→ Task
Print the whole listing exactly.

_ _ _ _ _ _ _

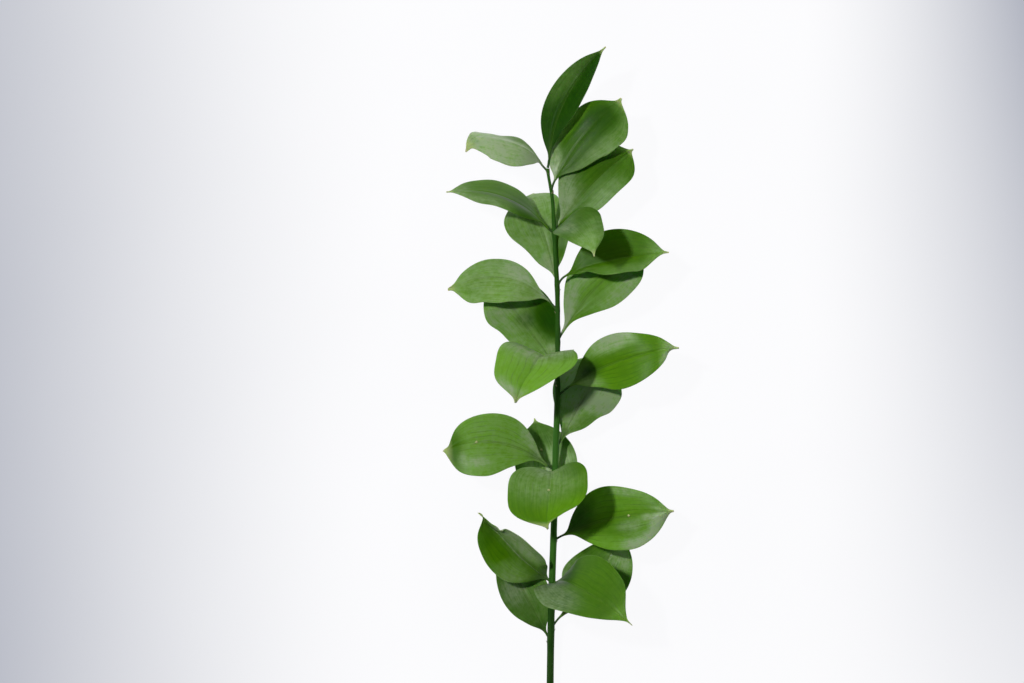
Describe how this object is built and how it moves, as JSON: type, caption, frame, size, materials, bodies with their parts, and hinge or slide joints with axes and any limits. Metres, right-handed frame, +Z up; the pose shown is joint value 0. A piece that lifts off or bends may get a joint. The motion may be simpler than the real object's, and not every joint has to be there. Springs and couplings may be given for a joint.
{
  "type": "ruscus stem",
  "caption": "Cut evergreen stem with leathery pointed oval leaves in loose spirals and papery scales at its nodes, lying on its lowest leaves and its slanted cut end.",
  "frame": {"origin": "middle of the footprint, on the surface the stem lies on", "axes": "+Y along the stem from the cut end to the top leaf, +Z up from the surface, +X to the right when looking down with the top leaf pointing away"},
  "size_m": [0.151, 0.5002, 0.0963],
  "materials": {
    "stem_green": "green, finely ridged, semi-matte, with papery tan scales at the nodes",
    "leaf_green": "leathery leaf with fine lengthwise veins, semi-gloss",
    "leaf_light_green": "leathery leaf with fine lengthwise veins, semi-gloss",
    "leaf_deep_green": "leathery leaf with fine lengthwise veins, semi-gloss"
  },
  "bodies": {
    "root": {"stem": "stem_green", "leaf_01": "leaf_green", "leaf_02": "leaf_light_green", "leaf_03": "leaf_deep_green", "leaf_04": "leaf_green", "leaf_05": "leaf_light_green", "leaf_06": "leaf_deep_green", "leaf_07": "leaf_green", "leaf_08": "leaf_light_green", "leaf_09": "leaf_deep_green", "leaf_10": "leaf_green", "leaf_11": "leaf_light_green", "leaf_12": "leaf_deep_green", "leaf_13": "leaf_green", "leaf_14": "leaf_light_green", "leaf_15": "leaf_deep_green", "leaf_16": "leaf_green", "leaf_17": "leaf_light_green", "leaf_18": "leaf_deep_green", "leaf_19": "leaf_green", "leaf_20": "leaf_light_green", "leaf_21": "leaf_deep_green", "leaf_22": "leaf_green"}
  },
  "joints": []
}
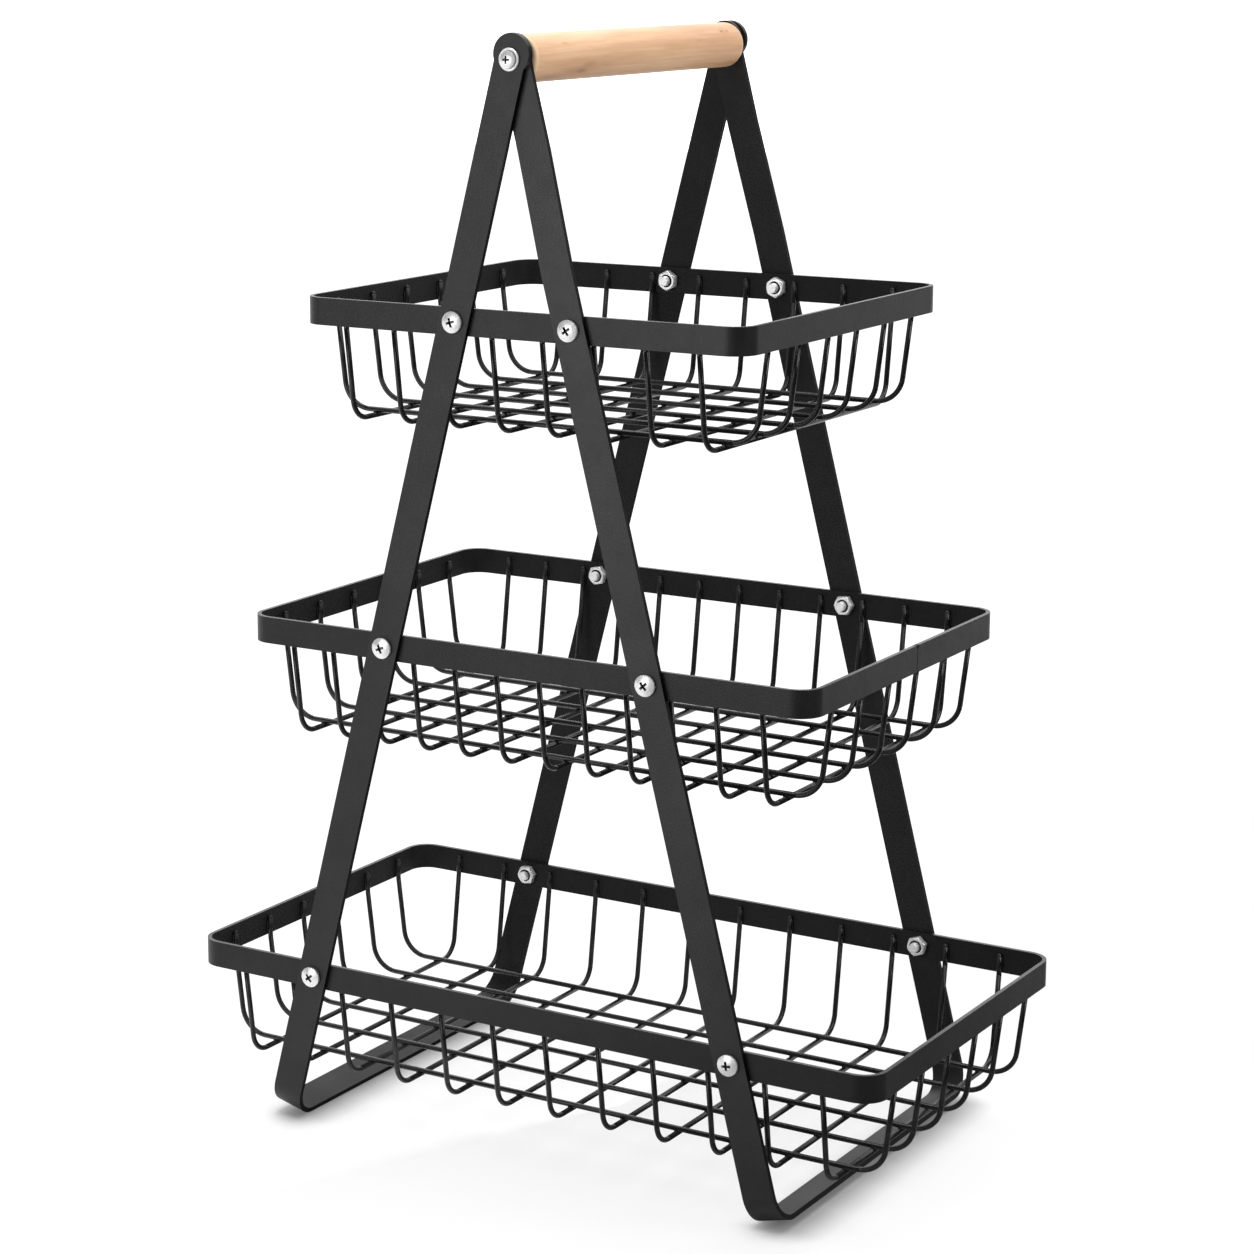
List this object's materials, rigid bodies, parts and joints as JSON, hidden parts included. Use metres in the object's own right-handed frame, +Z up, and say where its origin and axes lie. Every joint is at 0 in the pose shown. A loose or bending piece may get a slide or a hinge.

_ _ _ _ _ _ _

→ Written solution
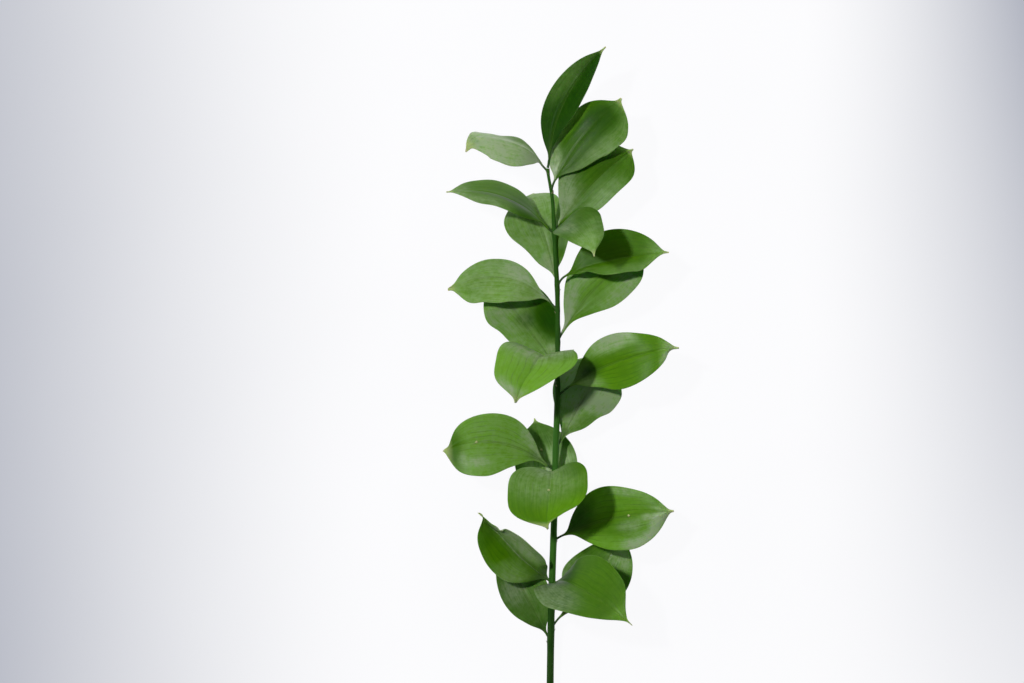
Describe how this object is built and how it moves, as JSON: type, caption, frame, size, materials, bodies with their parts, and hinge or slide joints with axes and any limits. Metres, right-handed frame, +Z up; the pose shown is joint value 0. A piece that lifts off or bends may get a joint. The motion may be simpler than the real object's, and not every joint has to be there. Springs and couplings may be given for a joint.
{
  "type": "ruscus stem",
  "caption": "Cut evergreen stem with leathery pointed oval leaves in loose spirals and papery scales at its nodes, lying on its lowest leaves and its slanted cut end.",
  "frame": {"origin": "middle of the footprint, on the surface the stem lies on", "axes": "+Y along the stem from the cut end to the top leaf, +Z up from the surface, +X to the right when looking down with the top leaf pointing away"},
  "size_m": [0.151, 0.5002, 0.0963],
  "materials": {
    "stem_green": "green, finely ridged, semi-matte, with papery tan scales at the nodes",
    "leaf_green": "leathery leaf with fine lengthwise veins, semi-gloss",
    "leaf_light_green": "leathery leaf with fine lengthwise veins, semi-gloss",
    "leaf_deep_green": "leathery leaf with fine lengthwise veins, semi-gloss"
  },
  "bodies": {
    "root": {"stem": "stem_green", "leaf_01": "leaf_green", "leaf_02": "leaf_light_green", "leaf_03": "leaf_deep_green", "leaf_04": "leaf_green", "leaf_05": "leaf_light_green", "leaf_06": "leaf_deep_green", "leaf_07": "leaf_green", "leaf_08": "leaf_light_green", "leaf_09": "leaf_deep_green", "leaf_10": "leaf_green", "leaf_11": "leaf_light_green", "leaf_12": "leaf_deep_green", "leaf_13": "leaf_green", "leaf_14": "leaf_light_green", "leaf_15": "leaf_deep_green", "leaf_16": "leaf_green", "leaf_17": "leaf_light_green", "leaf_18": "leaf_deep_green", "leaf_19": "leaf_green", "leaf_20": "leaf_light_green", "leaf_21": "leaf_deep_green", "leaf_22": "leaf_green"}
  },
  "joints": []
}
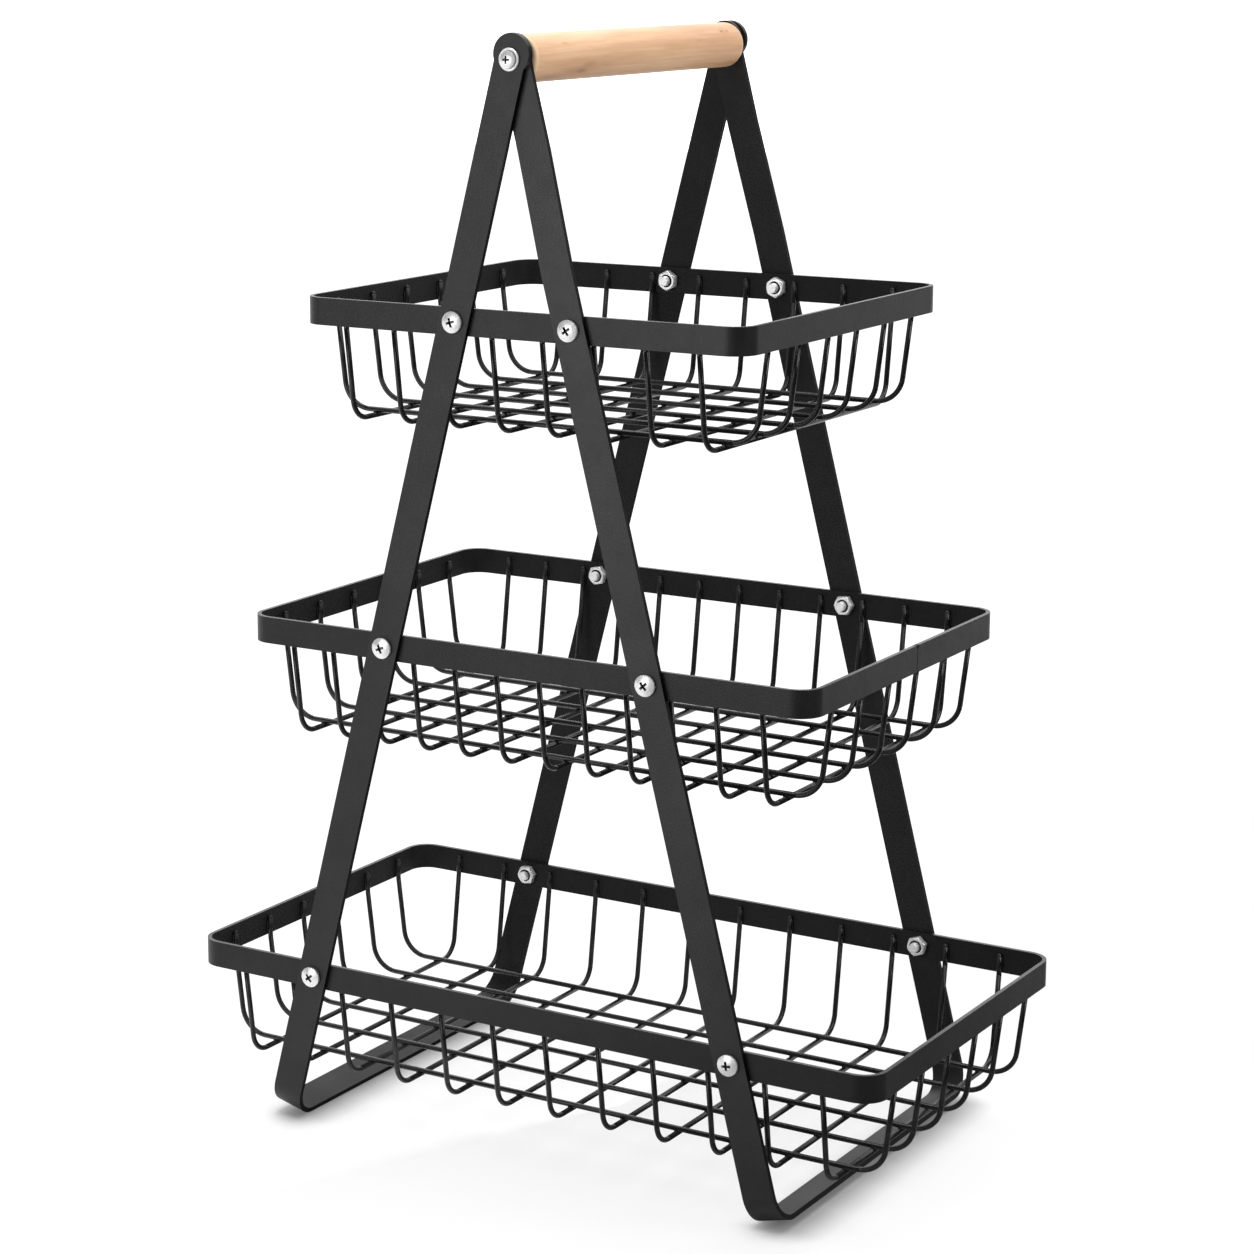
List this object's materials, rigid bodies, parts and joints as JSON, hidden parts included. Use metres in the object's own right-handed frame, +Z up, and say where its origin and axes lie. Every joint is at 0 in the pose shown. A loose or bending piece may get a slide or a hinge.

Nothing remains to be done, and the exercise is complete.